(Publicado por Siglo 21 en abril 2013)
En 2002 participé en la reunión de la “Mont Pelerin Society” en Londres, Inglaterra y, gracias a la intercesión del Dr. Manuel Ayau, fui invitado con mi esposa a una velada en el bello edificio del Parlamento. La actividad culminante de esa velada fue una conferencia de Lady Thatcher. Recuerdo vívidamente que me impactó la sobria dignidad de su presencia, desde su vestir hasta el tono de su voz, la cuidadosa graduación de los calificativos empleados para referirse a circunstancias que analizaba de cuando fue Primera Ministra y, a pesar de que sabía que se dirigía a una audiencia que compartía la mayor parte de sus principios, valores y su visión de la condición humana, el hecho de que haya justificado, breve pero específicamente, todos sus juicios de valor. No pretendía que aplaudiéramos como “fans” de una personalidad política de relieve mundial, sino que siguiéramos y, quizá, compartiéramos sus apreciaciones.

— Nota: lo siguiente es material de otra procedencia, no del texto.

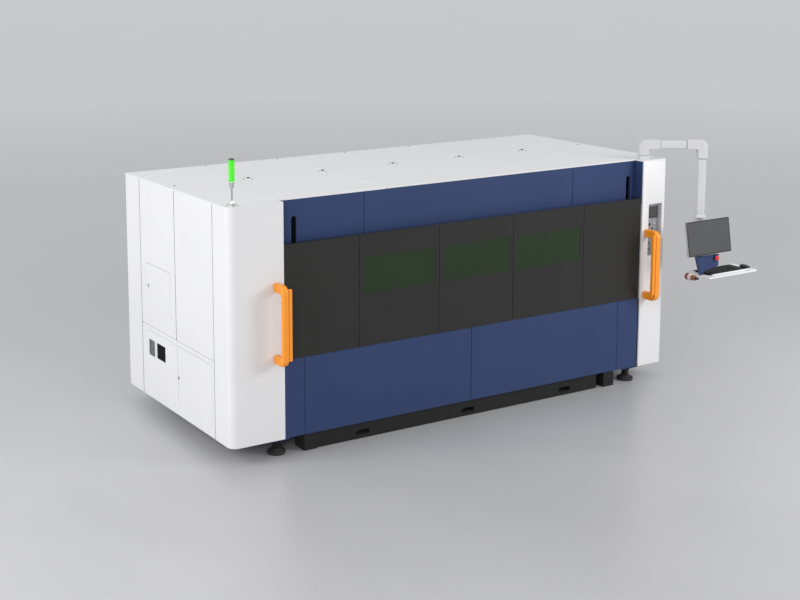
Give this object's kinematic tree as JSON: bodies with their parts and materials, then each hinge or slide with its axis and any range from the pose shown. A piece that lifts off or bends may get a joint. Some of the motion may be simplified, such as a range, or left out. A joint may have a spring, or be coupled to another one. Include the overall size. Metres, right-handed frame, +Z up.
{
  "type": "fiber laser cutting machine",
  "caption": "Enclosed fiber laser cutting machine for sheet metal, white and blue, with a dark lifting front door, orange handles and an operator screen on a swing arm.",
  "frame": {"origin": "on the floor, in the middle of the enclosure's length and depth, under the base frame's cross beam", "axes": "+X to the right along the front, +Y to the rear, +Z up"},
  "size_m": [5.68, 2.5003, 2.6003],
  "materials": {
    "white_paint": "satin white powder coat",
    "blue_paint": "satin dark blue powder coat",
    "dark_glazing": "dark smooth glazed panel",
    "green_laser_glass": "dark green laser-safe pane",
    "black_steel": "matte black paint on steel",
    "orange_plastic": "smooth orange plastic",
    "green_lamp": "lit clear green lens",
    "polished_metal": "polished metal",
    "machined_steel": "machined steel",
    "light_grey_paint": "light grey paint",
    "panel_grey": "grey panel plastic",
    "black_plastic": "matte black plastic",
    "red_button": "smooth red plastic",
    "galvanised_sheet": "galvanised sheet"
  },
  "bodies": {
    "machine": {"base_frame": "black_steel", "levelling_foot_front_left": "black_steel", "levelling_foot_front_right": "black_steel", "levelling_foot_rear_left": "black_steel", "levelling_foot_rear_right": "black_steel", "bed_beam_front": "blue_paint", "bed_beam_rear": "blue_paint", "left_cabinet": "light_grey_paint", "right_end_frame": "light_grey_paint", "top_rail_front": "light_grey_paint", "top_rail_rear": "light_grey_paint", "slat_table": "black_steel", "corner_panel_left": "white_paint", "corner_panel_right": "white_paint", "side_panel_rear": "white_paint", "side_panel_upper_rear": "white_paint", "side_panel_upper_front": "white_paint", "side_panel_lower": "white_paint", "end_panel_right": "white_paint", "rear_panel": "white_paint", "laser_source": "light_grey_paint", "roof_left": "white_paint", "roof_middle": "white_paint", "roof_right": "white_paint", "header_left": "blue_paint", "header_right": "blue_paint", "header_centre": "blue_paint", "skirt_left": "blue_paint", "skirt_right": "blue_paint", "handle_left": "orange_plastic", "handle_right": "orange_plastic", "tower_post": "polished_metal", "tower_lamp": "green_lamp", "operator_panel": "panel_grey", "arm_foot": "light_grey_paint"},
    "door": {"front_door": "dark_glazing", "door_window_1": "green_laser_glass", "door_window_2": "green_laser_glass", "door_window_3": "green_laser_glass"},
    "gantry": {"gantry_beam": "light_grey_paint"},
    "carriage": {"head_carriage": "blue_paint"},
    "head": {"cutting_head": "machined_steel"},
    "access_leaf": {"access_door": "white_paint"},
    "access_key": {"access_latch": "machined_steel"},
    "cabinet_leaf_rear": {"cabinet_door_rear": "white_paint", "vent_grille": "galvanised_sheet", "cabinet_window": "black_plastic"},
    "cabinet_leaf_front": {"cabinet_door_front": "white_paint"},
    "cabinet_key": {"cabinet_latch": "machined_steel"},
    "boom": {"arm_boom": "light_grey_paint"},
    "operator_station": {"drop_tube": "light_grey_paint", "console": "blue_paint", "keyboard_tray": "white_paint", "keyboard": "black_plastic", "mouse": "black_plastic", "handset": "panel_grey"},
    "screen": {"monitor": "black_plastic"},
    "stop": {"stop_button": "red_button"},
    "button_1": {"panel_button_1": "black_plastic"},
    "button_2": {"panel_button_2": "black_plastic"}
  },
  "joints": [
    {"name": "door_lift", "type": "slide", "parent": "machine", "child": "door", "axis": [0, 0, 1], "range_m": [0, 0.75]},
    {"name": "gantry_travel", "type": "slide", "parent": "machine", "child": "gantry", "axis": [1, 0, 0], "range_m": [0, 3.3]},
    {"name": "carriage_travel", "type": "slide", "parent": "gantry", "child": "carriage", "axis": [0, 1, 0], "range_m": [0, 1.28]},
    {"name": "head_travel", "type": "slide", "parent": "carriage", "child": "head", "axis": [0, 0, 1], "range_m": [-0.1, 0]},
    {"name": "access_hinge", "type": "hinge", "parent": "machine", "child": "access_leaf", "pos_m": [-2.415, 0.088, 1.22], "axis": [0, 0, 1], "range_deg": [0, 100]},
    {"name": "access_lock", "type": "hinge", "parent": "access_leaf", "child": "access_key", "pos_m": [-2.415, 0.567, 1.222], "axis": [-1, 0, 0], "range_deg": [0, 90]},
    {"name": "cabinet_rear_hinge", "type": "hinge", "parent": "machine", "child": "cabinet_leaf_rear", "pos_m": [-2.415, 0.616, 0.52], "axis": [0, 0, -1], "range_deg": [0, 100]},
    {"name": "cabinet_front_hinge", "type": "hinge", "parent": "machine", "child": "cabinet_leaf_front", "pos_m": [-2.415, -0.7, 0.52], "axis": [0, 0, 1], "range_deg": [0, 100]},
    {"name": "cabinet_lock", "type": "hinge", "parent": "cabinet_leaf_front", "child": "cabinet_key", "pos_m": [-2.415, -0.0458, 0.507], "axis": [-1, 0, 0], "range_deg": [0, 90]},
    {"name": "boom_swivel", "type": "hinge", "parent": "machine", "child": "boom", "pos_m": [2.19, -0.95, 2.25], "axis": [0, 0, 1], "range_deg": [-55, 50]},
    {"name": "drop_swivel", "type": "hinge", "parent": "boom", "child": "operator_station", "pos_m": [2.65471, -1.25526, 2.2], "axis": [0, 0, 1], "range_deg": [-30, 45]},
    {"name": "screen_tilt", "type": "hinge", "parent": "operator_station", "child": "screen", "pos_m": [2.67071, -1.28856, 1.44], "axis": [1, 0, 0], "range_deg": [-15, 10]},
    {"name": "stop_press", "type": "slide", "parent": "operator_station", "child": "stop", "axis": [0, 1, 0], "range_m": [0, 0.004], "stiffness_N_per_m": 1500, "springref_m": -0.002},
    {"name": "button_1_press", "type": "slide", "parent": "machine", "child": "button_1", "axis": [0, 1, 0], "range_m": [0, 0.003], "stiffness_N_per_m": 800, "springref_m": -0.001},
    {"name": "button_2_press", "type": "slide", "parent": "machine", "child": "button_2", "axis": [0, 1, 0], "range_m": [0, 0.003], "stiffness_N_per_m": 800, "springref_m": -0.001}
  ]
}
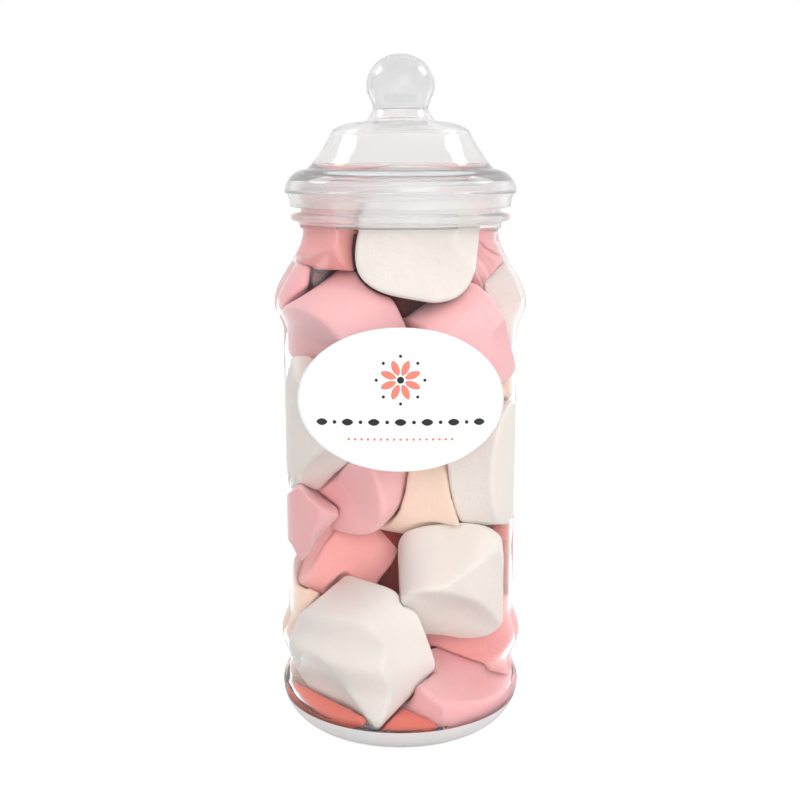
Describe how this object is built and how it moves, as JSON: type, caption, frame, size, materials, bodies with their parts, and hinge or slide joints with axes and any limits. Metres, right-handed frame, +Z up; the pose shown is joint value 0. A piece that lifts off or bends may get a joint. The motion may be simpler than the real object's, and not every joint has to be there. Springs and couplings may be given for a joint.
{
  "type": "filled sweet jar",
  "caption": "Clear round sweet jar full of soft pink, white and peach marshmallows, with moulded rings, a domed knob lid and a plain oval sticker.",
  "frame": {"origin": "centre of the jar's foot, on the surface it stands on", "axes": "+Z up along the jar's axis, through the knob of the lid; the oval sticker faces -Y; +X is to the right for someone facing the sticker"},
  "size_m": [0.0842, 0.0842, 0.225],
  "materials": {
    "jar_plastic": "clear thin blown plastic, polished",
    "lid_plastic": "clear thin moulded plastic, polished, slightly hazy",
    "sticker": "smooth white coated paper",
    "marshmallow": "matte, soft, dusted with fine starch"
  },
  "bodies": {
    "root": {"jar": "jar_plastic", "lid": "lid_plastic", "label": "sticker", "marshmallows": "marshmallow"}
  },
  "joints": []
}
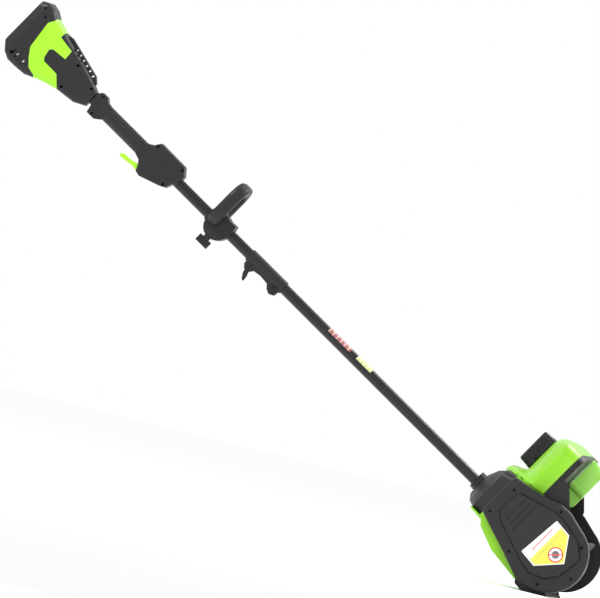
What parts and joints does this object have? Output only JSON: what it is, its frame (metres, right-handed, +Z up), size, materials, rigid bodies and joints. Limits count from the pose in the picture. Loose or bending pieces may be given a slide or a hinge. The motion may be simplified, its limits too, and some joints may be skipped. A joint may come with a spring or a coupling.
{
  "type": "cordless snow shovel",
  "caption": "Long-handled cordless snow shovel with belt-driven rotor, steerable discharge vane, D-loop front grip, trigger handle and empty battery dock.",
  "frame": {"origin": "on the ground below the rotor axle, halfway across the tool's pole, on the underside of the scraper bar", "axes": "+Z up, +Y back along the pole over the ground towards the battery end, +X to the side without the belt case"},
  "size_m": [0.3426, 1.5966, 1.0424],
  "materials": {
    "green_plastic": "moulded, satin gloss, bright yellow-green",
    "bright_green_plastic": "moulded, gloss, bright lime",
    "clear_green_plastic": "tinted clear sheet",
    "black_plastic": "moulded, fine grain, satin black",
    "scraper_plastic": "hard wearing black plastic, scuffed edge",
    "black_tube": "powder-coated tube",
    "bright_steel": "zinc plated",
    "black_screws": "black oxide",
    "paddle_rubber": "dense rubber",
    "hub_plastic": "moulded core",
    "motor_steel": "drawn steel can",
    "pulley_metal": "turned",
    "contact_brass": "plated blades",
    "board_green": "circuit board with sealing coat",
    "lead_jacket": "round jacket",
    "label_sheet": "printed film, white band, yellow field, red ring, no words",
    "red_sticker": "printed film, no words",
    "lime_sticker": "printed film, no words"
  },
  "bodies": {
    "body": {"battery_dock": "black_plastic", "battery_shroud": "green_plastic", "bearing_far": "bright_steel", "bearing_near": "bright_steel", "belt_cover": "black_plastic", "blade_contacts": "contact_brass", "collar_screw": "black_screws", "control_board": "board_green", "coupler": "black_plastic", "coupler_bolt": "bright_steel", "coupler_nut": "bright_steel", "cover_screws": "black_screws", "discharge_hood": "green_plastic", "drive_belt": "paddle_rubber", "far_cover": "black_plastic", "far_plate": "black_plastic", "far_screws": "black_screws", "handle_screws": "black_screws", "handle_shell_far": "black_plastic", "handle_shell_near": "black_plastic", "hood_tray": "black_plastic", "latch_pin": "bright_steel", "lead_plug": "black_plastic", "lead_socket": "black_plastic", "lower_lead": "lead_jacket", "lower_tube": "black_tube", "motor_can": "motor_steel", "near_plate": "black_plastic", "neck_housing": "black_plastic", "nose_screws": "black_screws", "nose_shell_far": "black_plastic", "nose_shell_near": "black_plastic", "rating_sticker": "lime_sticker", "rear_shell": "green_plastic", "rotor_scoop": "black_plastic", "scraper_bar": "scraper_plastic", "scraper_screws": "black_screws", "side_label": "label_sheet", "terminal_block": "black_plastic", "trigger_pin": "bright_steel", "trigger_switch": "black_plastic", "upper_lead": "lead_jacket", "upper_tube": "black_tube", "warning_sticker": "red_sticker"},
    "rotor": {"rotor_axle": "bright_steel", "rotor_hub": "hub_plastic", "rotor_paddles": "paddle_rubber", "large_pulley": "pulley_metal"},
    "motor_rotor": {"motor_shaft": "bright_steel", "small_pulley": "pulley_metal"},
    "steering_vane": {"vane_knob": "black_plastic", "vane_shaft": "bright_steel", "vane": "clear_green_plastic"},
    "trigger_lever": {"trigger": "bright_green_plastic"},
    "lock_off": {"lock_button": "black_plastic"},
    "front_grip": {"front_handle": "black_plastic", "clamp_cap": "black_plastic", "clamp_screw": "bright_steel"},
    "grip_knob": {"wing_knob": "black_plastic"},
    "coupler_latch": {"latch_lever": "black_plastic"}
  },
  "joints": [
    {"name": "rotor_spin", "type": "hinge", "parent": "body", "child": "rotor", "pos_m": [0, 0, 0.097], "axis": [1, 0, 0], "continuous": true},
    {"name": "motor_spin", "type": "hinge", "parent": "body", "child": "motor_rotor", "pos_m": [0, 0.10817, 0.17133], "axis": [1, 0, 0], "continuous": true},
    {"name": "vane_turn", "type": "hinge", "parent": "body", "child": "steering_vane", "pos_m": [0, 0.08664, 0.31006], "axis": [0, 0.8572, 0.515], "range_deg": [-30, 30]},
    {"name": "trigger_pull", "type": "hinge", "parent": "body", "child": "trigger_lever", "pos_m": [0, 1.1315, 0.71854], "axis": [1, 0, 0], "range_deg": [0, 10]},
    {"name": "lock_press", "type": "slide", "parent": "body", "child": "lock_off", "axis": [-1, 0, 0], "range_m": [0, 0.0025]},
    {"name": "grip_slide", "type": "slide", "parent": "body", "child": "front_grip", "axis": [0, 0.8572, 0.515], "range_m": [-0.05, 0.085]},
    {"name": "grip_knob_turn", "type": "hinge", "parent": "front_grip", "child": "grip_knob", "pos_m": [-0.02, 0.95424, 0.60387], "axis": [0, -0.515, 0.8572], "range_deg": [-360, 0]},
    {"name": "latch_lift", "type": "hinge", "parent": "body", "child": "coupler_latch", "pos_m": [0, 0.84434, 0.5635], "axis": [1, 0, 0], "range_deg": [0, 20]}
  ],
  "couplings": [
    {"joint": "motor_spin", "follows": "rotor_spin", "ratio": 3.5}
  ]
}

Cuando terminó de decir sus palabras nos fue indicado que, los que quisiéramos, podíamos hacer una fila para pasar a saludarla. Según recuerdo, excepto por quienes ya eran sus amigos o conocidos, todos los demás hicimos la fila. No éramos un grupo demasiado grande y, cuando a uno le llegaba el turno, un ayudante le decía a ella el nombre y procedencia del visitante. La saludé con la consideración del caso y, para mi sorpresa, porque ella no me conocía ni sabía que soy abogado, comenzó a decirme que era su opinión que el principal legado de Inglaterra a la humanidad había sido el ideal del imperio del derecho y, además, muchas de las técnicas concretas para convertirlo en una característica cotidiana de la vida cívica de un país. Añadió que, según su parecer, el proceso por el cual se habían ido concibiendo y perfeccionando esas técnicas era peculiar, en cuanto que había estado en manos de los jueces y no de los órganos del Estado que se conforman como resultado del proceso político y, por tanto, habían de encontrarse, principalmente, en sus sentencias. Cuando hizo una breve pausa le dije que, efectivamente, yo era un convencido de la fundamental importancia del principio del imperio del derecho y, casi inmediatamente a continuación, retomó la palabra para decirme que valía la pena informarse y reflexionar sobre lo que me decía. Me despedí agradeciéndole sinceramente sus comentarios pues, así me pareció en ese momento, fueron más extensos de los que por lo general compartió con otros (quizás a los demás los haya hecho sentir lo mismo…).
Sin restar la menor importancia a las otras grandes tradiciones jurídicas, como las de Roma o Francia, no cabe duda de que la ex primera ministra Margaret Thatcher enfocó durante esos breves instantes, como la gran estadista que fue, la cuestión de la vida política y cívica de los Estados modernos que, de modo más significativo, distingue a las naciones civilizadas y prósperas de la tierra de las que permanecen bajo el imperio de la voluntad arbitraria de algunas o incluso de muchas personas, pero no bajo el Imperio del Derecho. Que en paz descanse la Dama de Hierro.